CONFIRMED FLOATS – BUY THESE ON DAY ONE
Float date: Late March/early April
Market Value: $400 - $600 million
Iron ore prices have more than doubled in the past year upon a market recovery and prices could keep rising. Bellzone owns the decent-sized Kalia iron ore project in Guinea (2.4 billion tonne resource) and hopes to start production in 2014. It plans to raise $100 million at admission to fund more drilling as only four kilometres out of a 19-kilometre prospect area have so far been explored. The proceeds will also help to complete a bankable feasibility study by April 2011, providing a clear idea of how much it will cost to build the mine, currently estimated at $4.5 billion. (DC)
Float date: 22 March
Market Value: £85 million
CSF, the Malaysian data centre group, is ideally positioned to benefit as demand outstrips supply in Asia-Pacific data centre market. Demand is expected to grow by 14% this year and 16% next year, according to research from Frost & Sullivan. The company was founded 19 years ago, and has built two new centres in the past 10 years to service domestic and international business clients. In the year to March 2010 CSF forecast to report £17.8 million in revenues, representing £8.2 million in pre-tax profits. The group is expected to start paying dividends by 2011. (JF)
Float date: 29 March
Market Value: £200 million
The hotly anticipated EMIS float presents a new opportunity to tap into the strongly growing arena of healthcare software. The Yorkshire group has a 50% share supplying software to GPs, and should see continued uptake of its product which ensures speedy and cost-saving interaction up the care chain. The company is looking to raise £50 million, mostly to be spent buying out the founders, and is seeking a market introduction to add transparency as it competes for the bigger NHS contracts. Last year revenues grew around 10% to £58 million, generating £15.8 million of operating profits. (JF)
Float date: 24 March
Market Value: £150 million
Destination: Main Market
Metric will pick up cheap retail property assets as indebted owners are encouraged to raise cash ahead of a spate of refinancings due in 2012. Property yields are still high and values depressed by historic standards, especially on out of town shopping centres, where the initial focus will be. Metric will be structured as a Real Estate Investment Trust (Reit) from the start. This means no external management fees for shareholders, making this the pick of the recent property floats. The management team, headed by chief executive officer Andrew Jones, has experience of running Pillar’s, and then British Land’s (BLND) retail portfolios. (IM)
Float date: 22 March
Market Value: £150 - £250 million
A play on the Brazil’s growth and in particular on the rise of the middle class consumer. Investors will be getting in at 100% of net asset value (NAV), while the existing two main mall owners trade at around 130% and 170% premia. Squarestone aims to bring Western standards to Brazilian shopping, improving the experience and attracting more international brands. Shareholders will implicitly pay the recently introduced 2% tax on foreign investments into Brazil, and management will take 25% of any increase in NAV above 15% per annum. The latter reduces the attractions, but is fairly standard, and should be set against the Brazilian opportunity. (IM)
Float date: 24 March
Market Value: £395 million
Destination: Main Market
The shares are attractive. The issue has been priced to encourage a small initial premium. More importantly, the company is coming to the market on the back of strong sales momentum and a clear strategy. Same-store revenue grew by 29% over Christmas. SuperGroup, which will be debt free, plans to grow from 40 stores to 150 in the UK and will increase its overseas franchise arrangements. The shares are more likely to mirror Dunelm (DNLM) which has more than doubled since its 2006 float, rather than the terrible performance from Debenhams (DEB), the latter being a study in the dangers of buying from private equity owners. (JM)

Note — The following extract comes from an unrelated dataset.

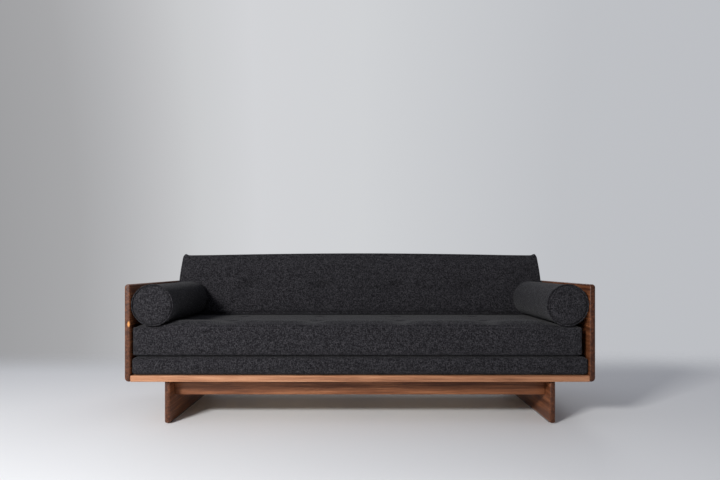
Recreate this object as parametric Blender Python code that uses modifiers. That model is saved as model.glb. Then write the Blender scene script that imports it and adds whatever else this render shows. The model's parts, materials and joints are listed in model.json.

Float date: first half of 2010
Market Value: £35 – £40 million
The firm is expected to benefit from same rapid growth in Malaysian data centres as CSF Group. Teliti intends to build what will be the one of the largest data centres in the region with the £12 million raised from the float. This should ensure further growth for Teliti, which was founded 13 years ago and specialises in applications from SAP, the leading business management software group. Clients include government agencies, government-linked companies and financial institutions in Malaysia. The group intends to branch out further in to Asia and in to the Middle East. Teliti is expected to report 25% revenue growth this year. (JF)
African Barrick Gold
Float date: Late March/early April
Market Value: $3.9 billion
Destination: Main Market
We are bullish on gold and therefore also optimistic about the profit margins of miners. African Barrick Gold is an ideal purchase upon its imminent London float and likely inclusion in the FTSE 100. It is being spun out of Barrick, the world’s largest gold producer, which will retain between 65% - 75% of the business. Mining costs are high at $533 per ounce of gold, but it hopes to increase annual production by 40% to one million ounces by 2014 and for economies of scale to help bring down costs. It will become the second largest UK-quoted gold miner after Rangold Resources (RRS). (DC)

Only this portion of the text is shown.